Slowly, early white settlers displaced the Native Americans. Dutch farmhouses replaced the tents, and soon settlements appeared atop the ridge of the cliffs. Eventually, prior to the American Revolution, Etienne Burdett, a Manhattan merchant, built his home in a gorge intersecting the Palisades below Fort Lee Bluff, the present day site of the Fort Lee Historic Park and the Edgewater Colony.
This would become Burdett’s Ferry, which carried passengers and goods to Manhattan. During 1776 with the creation of Fort Lee by General George Washington, Burdett’s Ferry offered the only communication between Fort Lee and Fort Washington on the opposite shore of the Hudson. Etienne Burdett’s brother, Peter, inherited the place, and he was a patriot whose wife, according to legend, cooked flapjacks for General Washington.
The natural beauty of the Palisades saw the development of the area as a resort in the late 19th century, and The Fort Lee Hotel, which was also known as The Octagon House, was built near the landing. Ferry service from New York brought guests across the river to this luxurious, 60-room resort, which had gas lighting, picnic grounds, a roller-skating rink and outdoor shows.
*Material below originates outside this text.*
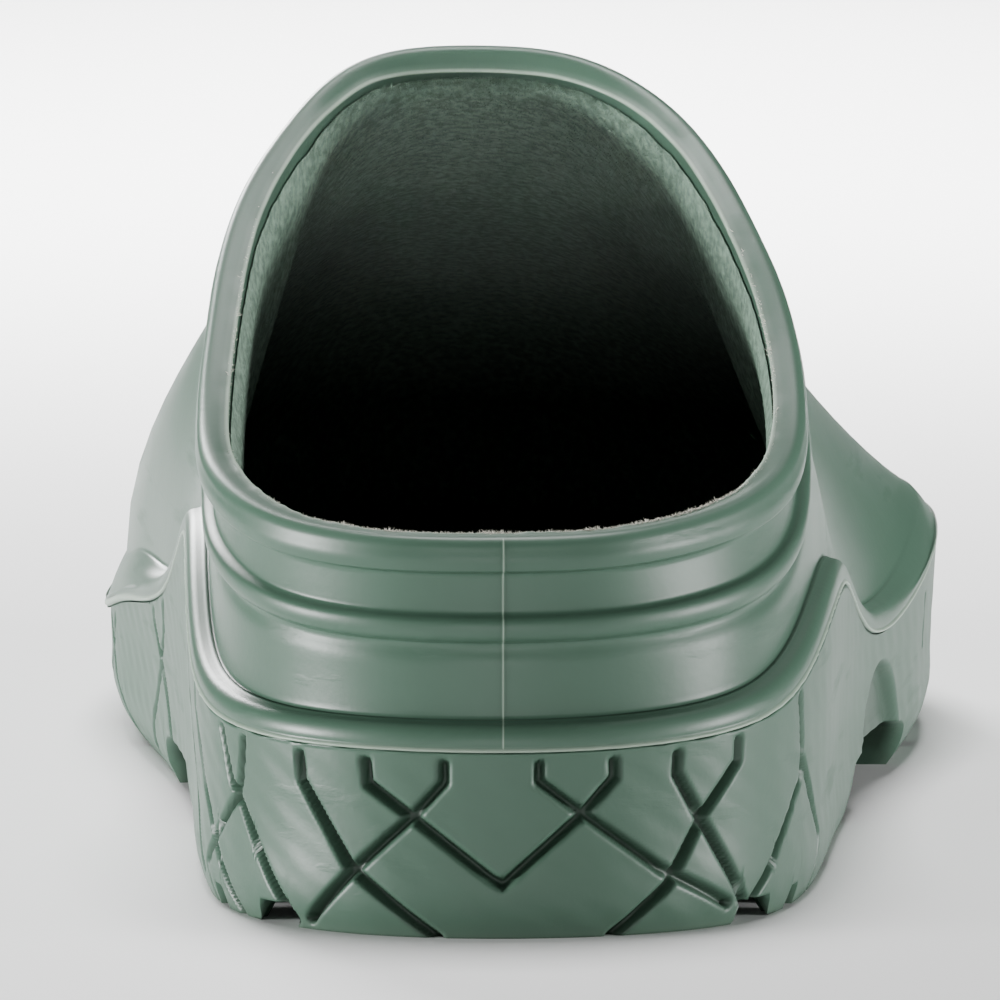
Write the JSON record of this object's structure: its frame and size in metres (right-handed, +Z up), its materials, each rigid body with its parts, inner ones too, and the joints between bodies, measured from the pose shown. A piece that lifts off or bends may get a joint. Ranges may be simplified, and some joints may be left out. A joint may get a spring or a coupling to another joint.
{
  "type": "rubber garden clog",
  "caption": "Slip-on moulded rubber garden clog with a low ribbed collar, a raised instep, a textile lining and a deep lattice-cut lugged sole.",
  "frame": {"origin": "centre of the overall footprint, on the ground plane the tread rests on", "axes": "+Y from the heel to the toe, +X towards the outer side of the foot, +Z up"},
  "size_m": [0.1172, 0.29, 0.1016],
  "materials": {
    "upper_rubber": "satin sage-green moulded rubber",
    "sole_rubber": "satin sage-green moulded rubber",
    "lining_textile": "brushed dark green textile",
    "core_foam": "foam rubber",
    "shank_steel": "plain steel strip",
    "board_fibre": "pressed fibre board",
    "seam_yarn": "overlocked polyester yarn",
    "bed_foam": "soft closed-cell foam",
    "bed_cloth": "dark brushed cloth"
  },
  "bodies": {
    "clog": {"upper_shell": "upper_rubber", "upper_lining": "lining_textile", "outsole": "sole_rubber", "heel_core": "core_foam", "shank": "shank_steel", "insole_board": "board_fibre", "seam_thread": "seam_yarn"},
    "footbed": {"footbed_foam": "bed_foam", "footbed_cover": "bed_cloth"}
  },
  "joints": [
    {"name": "footbed_lift", "type": "hinge", "parent": "clog", "child": "footbed", "pos_m": [-0.0026, 0.1345, 0.0146], "axis": [-1, 0, 0], "range_deg": [0, 4.2]}
  ]
}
The hotel was destroyed by fire in 1898 and never rebuilt. At this time, the ferry service at Burdett’s Landing was in use for the stone quarries that were blowing up the Palisades. This rock was used in New York to pave streets. However this use was short-lived due to the creation of the Palisade Interstate Park and the preservation of the Palisades in 1900, marking the end of Burdett’s Landing as 20th century ferry service operated further down river in Edgewater.
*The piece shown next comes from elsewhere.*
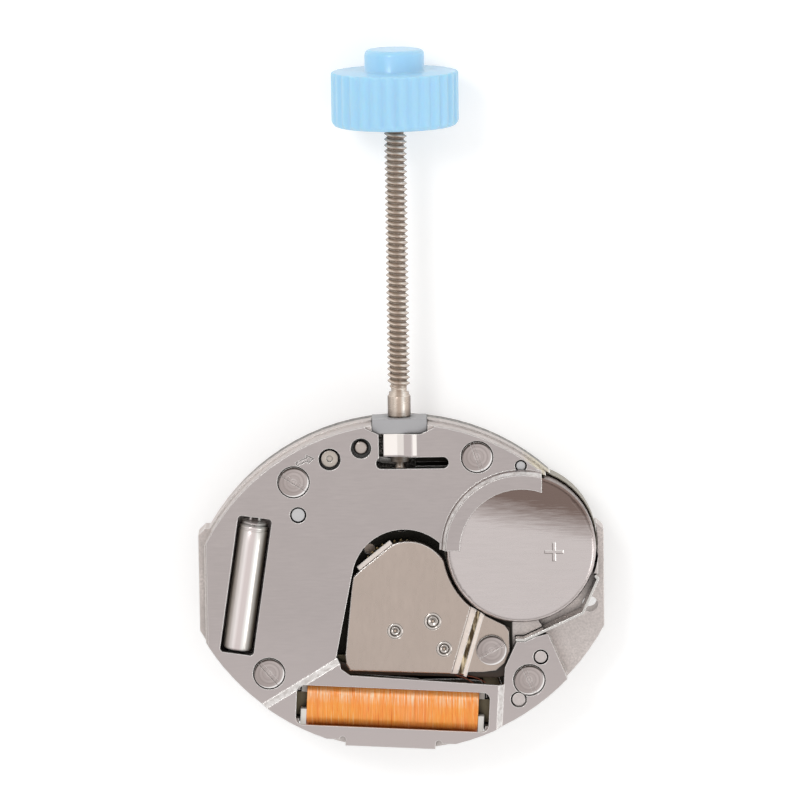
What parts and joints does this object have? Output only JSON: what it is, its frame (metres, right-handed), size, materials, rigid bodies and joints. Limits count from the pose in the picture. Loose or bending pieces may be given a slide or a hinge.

The nascent film industry came to Fort Lee as early as 1907, and the first studio in the area was built in 1910. By 1917, there were several studios in Fort Lee as it became the first American film town. One of the assets Fort Lee offered as the first American film town were the cliffs of the Palisades. One of the most popular stars of this early era of American filmmaking was movie serial queen Pearl White, who saw fame in The Perils of Pauline.
Pearl can be seen in the logo of the Fort Lee Film Commission, which includes the iconic image of her atop Cliffhanger Point in Fort Lee as captured in a still from the 1918 movie serial The House of Hate.
We are learning more and more about the many artists who came to Fort Lee primarily to capture images of the Hudson River and the cliffs. Artists such as John Sloan and George Overbury “Pop” Hart worked in Fort Lee and in many instances began to live in the community, creating an artist colony that carried over from the 19th into the 20th century.
One major change in the landscape of our cliffs was the building of the George Washington Bridge in the 1920s and early 30s. Once opened in October of 1931, this iconic span has, in a way, added to the beauty of our cliffs. On a recent Thanksgiving Day hike atop the cliffs just north of the GWB, I captured an image of the bridge through the bare November tree branches of the bluff that showed both the beauty of the bridge and the bluff.
We are so very fortunate in Fort Lee to have the Palisades Interstate Park preserve these cliffs and the land below down to the Hudson shore. Since the preservation of these cliffs dating back to the turn of the last century, we have enjoyed their beauty.
One goal of this article is to inform Fort Lee residents that the borough doesn’t end at lower Main Street and Hudson Terrace. Please venture across Hudson Terrace and enter the Fort Lee Historic Park and walk along the wooded trails as they lead you back to 1776. Or travel a bit north of the George Washington Bridge and follow a path that will lead you to the foundation and rubble of what was once the swankiest nightclub in America, The Riviera, which stood in two locations on the Palisades of Fort Lee.
The first location is reached by walking over the pedestrian footbridge in Coytesville over the Palisade Interstate Parkway. This was the home of the first Riviera (formerly the Villa Richard Restaurant) from 1930 through a fire in late 1936. The second Rivera was built and opened in 1937 and stood on the cliffs just north of the George Washington Bridge.
These cliffs and bluffs sometimes remind me of the classic film Wuthering Heights. When the wind is right, and if you listen closely enough, you may hear the sounds of the Native American tribes hunting or the footsteps of soldiers and the musket fire of 1776.
Should the wind blow in another direction atop the cliffs, you might, if your lucky, hear Frank Sinatra singing the theme from the film From Here to Eternity as he makes his sold out comeback performance at Fort Lee’s Riviera Nightclub in September of 1953.
All of this is free to you; just pull on your hiking boots and walk across Hudson Terrace because as you do, you will be walking in the footsteps of our history.